I. Dear Reader
Another week, another little anecdote. If you’re following me on bluesky, you might’ve seen this already.
Last week, in my Apocalypse World: Burned Over game, an interesting thing happened: all my players teamed up. Now this is something that you might take for granted in most games… but in AW, you shouldn’t. AW is really good at handling conflict between characters. In fact, if you’ve never played the game, I recommend trying to kill another character in your first session. You’d be surprised how gracefully the game responds. Just apologize to your fellow players later, it’ll be fine.
Anyway, in my game, the characters weren’t in conflict with each other but they had their own agenda and their own problems. But then last week, they all came together with a common objective. Which is great! Except their objective was to kill god. In our very first session, I had personified the psychic maelstrom that rages across the landscape as the bitter “Uncle Big”. So along with Death, we had two supernatural beings and the players agreed that they had to go.

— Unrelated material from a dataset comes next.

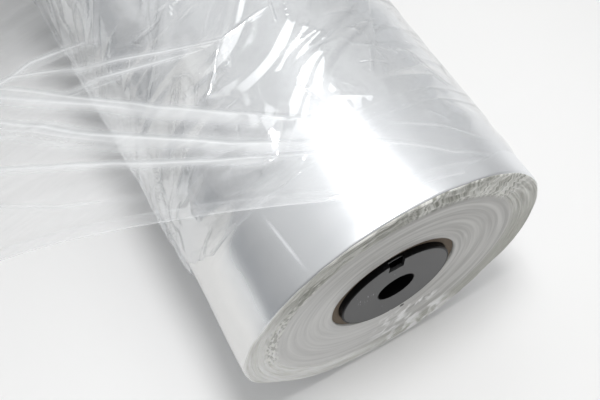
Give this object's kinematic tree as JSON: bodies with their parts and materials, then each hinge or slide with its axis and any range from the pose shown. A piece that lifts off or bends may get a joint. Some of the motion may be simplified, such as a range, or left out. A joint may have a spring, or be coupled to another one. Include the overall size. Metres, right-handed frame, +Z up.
{
  "type": "roll of poly tubing",
  "caption": "Clear plastic tubing wound on a board core with black end plugs, lying on its side with its gathered loose end drawn off over the top to the floor.",
  "frame": {"origin": "on the floor at the centre of the roll's flat spot, under the middle of its length", "axes": "+Y along the roll's axis, away from the end whose near edge of film is drawn back; +Z up; the loose end leaves towards -X"},
  "size_m": [0.5605, 0.4566, 0.2049],
  "materials": {
    "clear_film": "clear glossy polyethylene film, milky where its turns lie many deep",
    "core_board": "grey-brown spiral wound kraft board",
    "plug_plastic": "moulded black plastic, lightly scuffed"
  },
  "bodies": {
    "root": {"film_roll": "clear_film", "core": "core_board", "core_plug_near": "plug_plastic", "core_plug_far": "plug_plastic"}
  },
  "joints": []
}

AW isn’t really geared for that. It could’ve been fun to explore how they failed. I could’ve also done some design, made some custom moves to extend the game in the direction that they wanted it to go. But I wasn’t feeling up to it. So after being reminded that AW says “Sometimes, just give it to them”, when we met this week, I said, it’s ten years later, god is dead, things are worse. Then I asked if they wanted to pick a new system and start a new campaign.
I was worried that the players wouldn’t be into it. They had just settled on this epic goal. Would they feel cheated out of achieving it?
But as we talked amongst ourselves, I had two realisations. One, we’ve had a lot of fun figuring out the “why” of these characters. We weren’t actively trying to do that. It’s just what ended up happening. We had played our way to the answer of a question we didn’t know we were asking. Second, everyone was actively excited at figuring out the “how” in reverse, ie, as the history or lore of the next game. By skipping forward in time, they could figure out what their characters did in the past instead of playing through it.
One of my players explicitly said that in his experience, these big epic moments are hard to pull off. I have a lot of respect for folks who have done it but I agree, it’s not my strength. I’ve never been able to wrap up a D&D campaign with all the splendour and razzmatazz that saving the world demands. This time skip let the ending for the campaign remain in our imaginations, keeping it wild & mythic.
I know this sounds to some people like we just skipped playing the game. In a sense, that’s completely right. If we extend this logic (in a slightly absurd direction), it could lead to why play anything at all, just dream about playing. While I’m obviously a big fan of playing, we can’t deny how important dreaming-about-playing is. It’s one of the most central, fundamental parts of the hobby. It’s not something to be avoided, it’s something to be played with. This is one way of doing that.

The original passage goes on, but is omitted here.